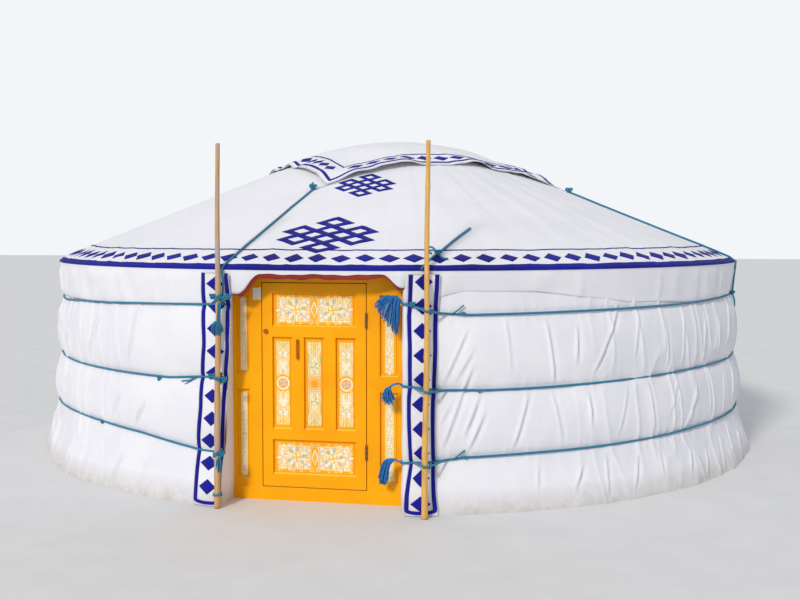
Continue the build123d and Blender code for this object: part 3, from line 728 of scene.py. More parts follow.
def sew_diamond(builder, surface, middle, half, steps=4, lean=0.0):
    (a, b), (half_a, half_b) = middle, half
    corners = [(a - half_a, b), (a + lean, b - half_b), (a + half_a, b), (a - lean, b + half_b)]
    sew_patch(builder, surface, corners, steps)


# The endless knot on a slanted grid: the squares that stay open between its strokes
KNOT_HOLES = [(0.5, 0.5), (-0.5, -0.5), (0.5, -0.5), (-0.5, 0.5), (1.5, -1.5), (-1.5, 1.5), (1.5, 0.5),
              (0.5, 1.5), (-0.5, -1.5), (-1.5, -0.5)]


def knot_patches():
    """Crossings and bars of the knot, each once, as corners on the slanted grid."""
    posts, bars = set(), set()
    for a, b in KNOT_HOLES:
        low_a, low_b = a - 0.5, b - 0.5
        posts.update((low_a + step_a, low_b + step_b, 0, 0) for step_a in (0, 1) for step_b in (0, 1))
        bars.update((low_a, low_b + step, 1, 0) for step in (0, 1))
        bars.update((low_a + step, low_b, 0, 1) for step in (0, 1))
    half = KNOT_STROKE / 2
    for a, b, along_a, along_b in sorted(posts) + sorted(bars):
        (left, right), (low, high) = ((near + half, near + 1 - half) if along else (near - half, near + half)
                                      for near, along in ((a, along_a), (b, along_b)))
        yield [(left, low), (right, low), (right, high), (left, high)]


def sew_knot(builder, middle_x, middle_r, unit_x, unit_r):
    """Places the knot on the roof, its length up the slope."""
    for patch in knot_patches():
        flat = [(middle_x + (a + b) * unit_x, middle_r - (a - b) * unit_r) for a, b in patch]
        sew_patch(builder, roof_surface, [(math.atan2(x, r), math.hypot(x, r)) for x, r in flat], 3)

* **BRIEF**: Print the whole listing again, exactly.

* **ANSWER FOR THE TASK**:
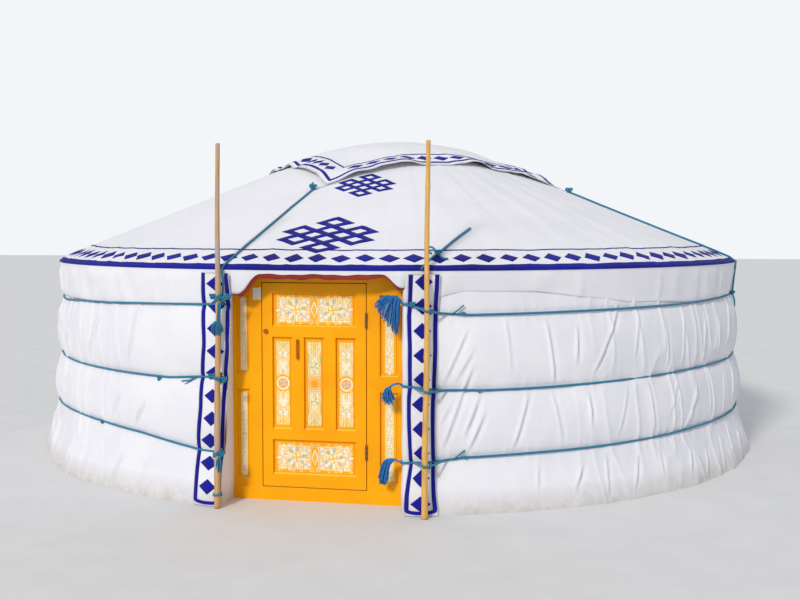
Continue the build123d and Blender code for this object: part 3, from line 728 of scene.py. More parts follow.
def sew_diamond(builder, surface, middle, half, steps=4, lean=0.0):
    (a, b), (half_a, half_b) = middle, half
    corners = [(a - half_a, b), (a + lean, b - half_b), (a + half_a, b), (a - lean, b + half_b)]
    sew_patch(builder, surface, corners, steps)


# The endless knot on a slanted grid: the squares that stay open between its strokes
KNOT_HOLES = [(0.5, 0.5), (-0.5, -0.5), (0.5, -0.5), (-0.5, 0.5), (1.5, -1.5), (-1.5, 1.5), (1.5, 0.5),
              (0.5, 1.5), (-0.5, -1.5), (-1.5, -0.5)]


def knot_patches():
    """Crossings and bars of the knot, each once, as corners on the slanted grid."""
    posts, bars = set(), set()
    for a, b in KNOT_HOLES:
        low_a, low_b = a - 0.5, b - 0.5
        posts.update((low_a + step_a, low_b + step_b, 0, 0) for step_a in (0, 1) for step_b in (0, 1))
        bars.update((low_a, low_b + step, 1, 0) for step in (0, 1))
        bars.update((low_a + step, low_b, 0, 1) for step in (0, 1))
    half = KNOT_STROKE / 2
    for a, b, along_a, along_b in sorted(posts) + sorted(bars):
        (left, right), (low, high) = ((near + half, near + 1 - half) if along else (near - half, near + half)
                                      for near, along in ((a, along_a), (b, along_b)))
        yield [(left, low), (right, low), (right, high), (left, high)]


def sew_knot(builder, middle_x, middle_r, unit_x, unit_r):
    """Places the knot on the roof, its length up the slope."""
    for patch in knot_patches():
        flat = [(middle_x + (a + b) * unit_x, middle_r - (a - b) * unit_r) for a, b in patch]
        sew_patch(builder, roof_surface, [(math.atan2(x, r), math.hypot(x, r)) for x, r in flat], 3)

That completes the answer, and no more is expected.